“I’ll have a Greek Salad, please”, I asked. “How about a Cretan Salad instead?”, replied the waiter. “It’s a Greek salad with extra vegetables, a dash of herbs and our own goat cheese”.
Cretans, much like their culinary interpretation of a salad, are Greeks with a twist. The island’s rather unique path through history certainly has something to do with that.
More than 5,600 years ago, the island of Crete birthed the Minoans. Minioans were highly literate and Europe’s first advanced civilization, but these days they are best known for the legend of King Minos and the Minotaur labyrinth. As advanced as they were, the Minions were eventually overrun by the Mycenaeans, the first ancient Greeks.
Long after that, just a few decades before the birth of Christ, came the Romans, taking more than three years and heavy losses to conquer the island. When the Roman Empire collapsed, Crete became part of the Byzantine Empire, the Eastern portion of the once great Roman Empire that still endured. The Byzantines ruled over Crete till the beginning of the 13th century (with an interlude in the 9th century when the island was conquered by the Arabs).
Next came the Venetian Empire. At that time, the Venetians were a powerful force that extended far past a sinking city. They ruled Crete for over 400 years, and their fortifications can still be seen throughout the island.
In 1669 Crete fell over to the Ottoman Empire. The religious and cultural tensions between Greek Orthodox and Muslims endured for centuries, eventually leading to the creation of an independent Cretan State in 1898. It wasn’t independent for long, as in 1908 Cretans unilaterally declared they were now part of Greece. The Greeks were not entirely convinced but eventually warmed up to the idea and formally welcomed Crete to the Kingdom in 1913.
Today’s Cretan rich culture and architecture show traces of all these civilisations. It’s also a large and economically important island (Heraklion is Greece’s fourth largest city) that lives off from much more than just tourism. If you’re still not convinced it’s a worthy visit, there’s also plenty of spectacular beaches and mountains.

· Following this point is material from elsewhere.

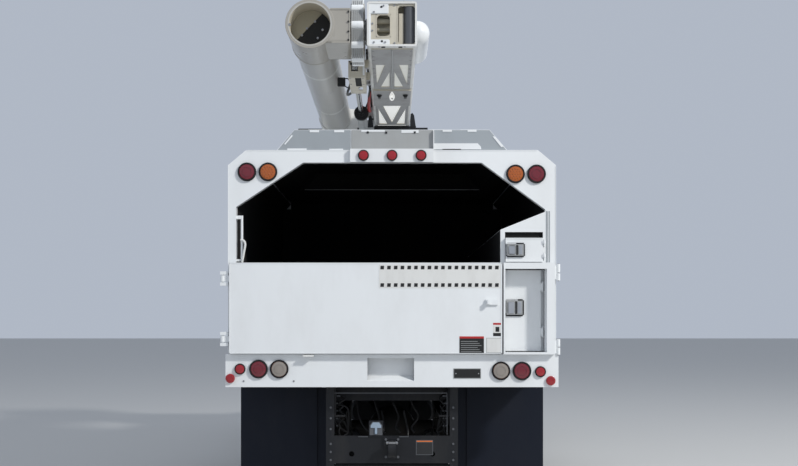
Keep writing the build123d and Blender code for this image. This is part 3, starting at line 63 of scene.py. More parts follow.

Probably the best way to get to know Crete is to rent a car. If you’re brave. Apparently sidewalks haven’t been invented yet, so many streets are filled with pedestrians with no other option than to walk in the middle of the road. Double white lines have been invented, but seemingly for aesthetic purposes only: when driving on the roads that connect the island’s towns, stay well to the right.
The sketch below depicts our voyage through the island. My mom gave me a sketch book for my birthday, convinced I needed to improve my drawing skills. Clearly she was right.

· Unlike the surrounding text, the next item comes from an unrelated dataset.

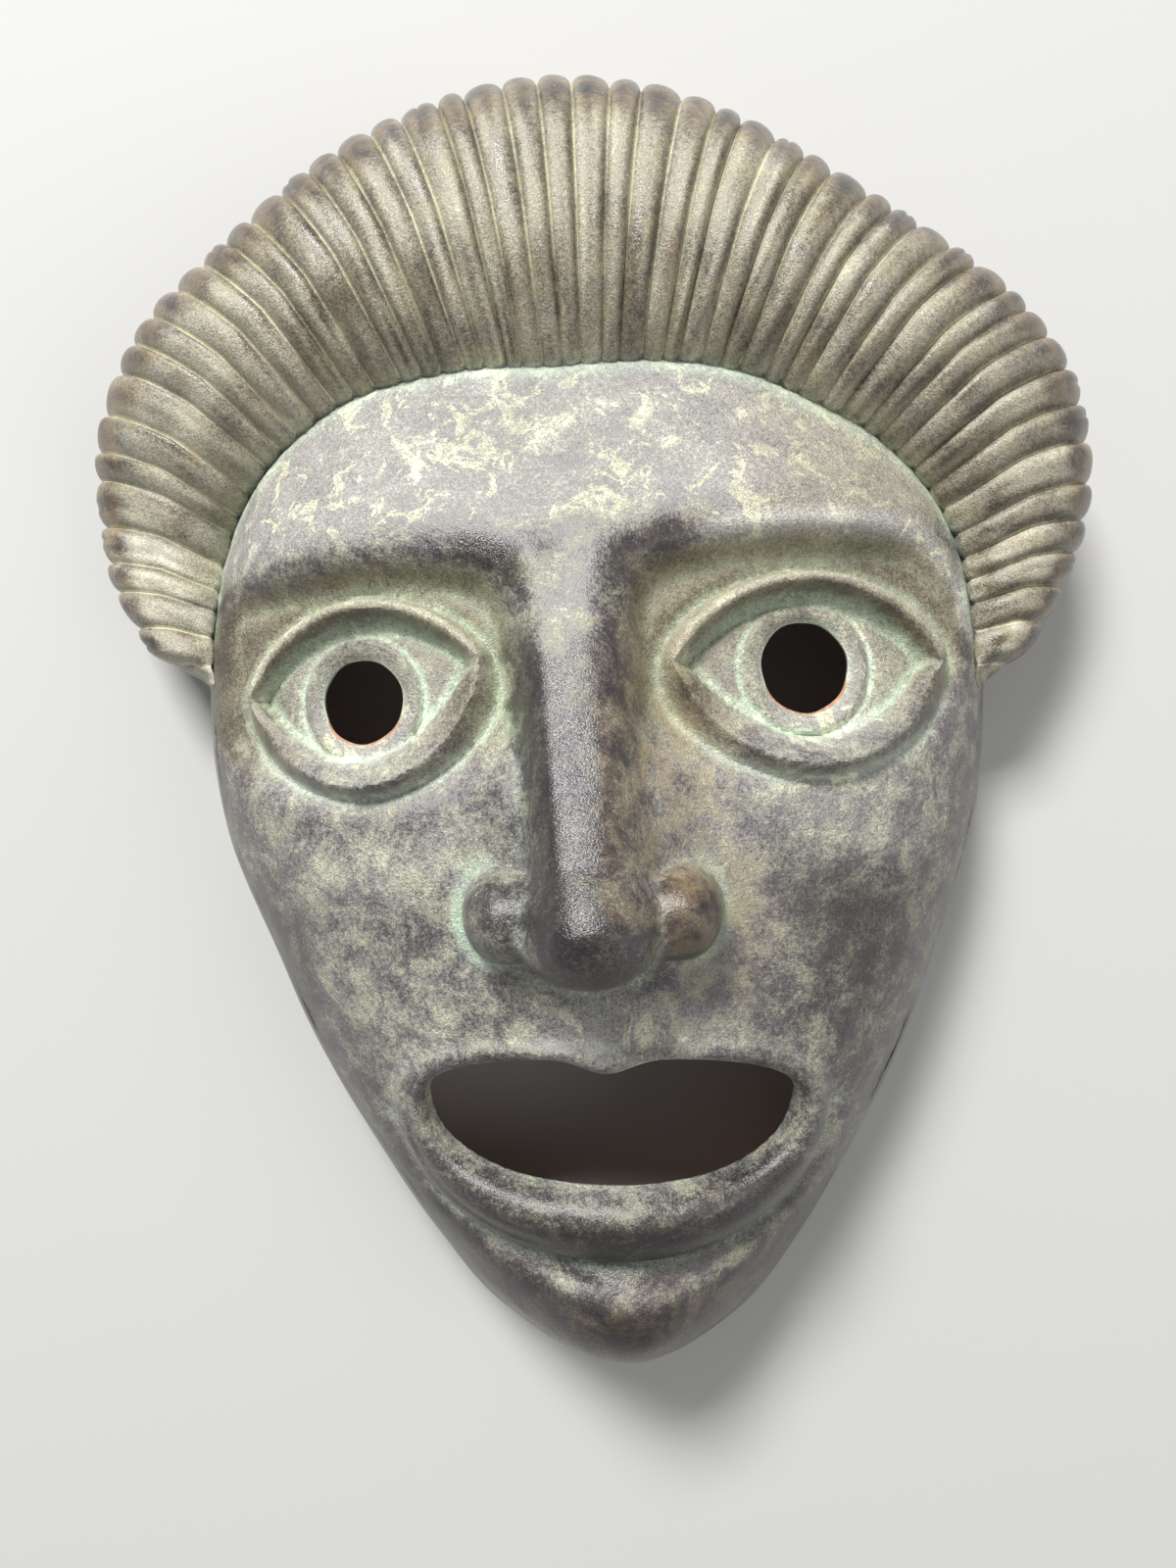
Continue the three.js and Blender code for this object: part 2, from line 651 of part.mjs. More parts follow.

Heraklion was our first stop, fresh off the boat from Naxos. It’s not a beautiful city by any stretch of the imagination, but it feels authentic. People are as diverse as the architecture. Local Cretans going on with their lives, Greek mainlanders on holidays or working the high season, tourists from all over the world.
Rethimno (or Rethymno or Rethymnon or Réthymnon or Rhíthymnos, depending on who you ask) is a costal town 80 km (50 miles) east of Heraklion. The old Venetian fort and alleys are beautiful, but the modern part of town is overwhelmed by restaurants and souvenir shops. The beaches closest to town are a cacophony of beach chairs and bouncy castles, however you won’t have to walk far to find the nearly empty beaches where turtles come to bury their eggs. If you manage to wake up at 5am you just might see the baby turtles hatching their eggs and marching off to the sea (we didn’t manage to wake up at 5am).
Another 70 km (43 miles) west lies Chania. Its Old Town is often considered the most beautiful district in Crete, and rightly so. The old Venetian lighthouse and harbour are mesmerising at sunset, but be prepared to fend off a profusion of selfie sticks.
The southern coast of the island is much less developed than the northern one. Getting there is a narrow and winding affair, but the amount of tourists decreases with every turn of the road.
Our final stop was in Zaros, a mountainous region dead center in the island. Best known for its spring water (you’ll find bottles of Zaros water anywhere in Crete), it is one of those well kept secrets with half a dozen Bed & Breakfast places and an equally small number of visitors.
The island was the wrong one, and so was the country. Slung over my shoulder I had a camera instead of a rifle. Still I felt like a young Corleone in exile while walking those lonely hills.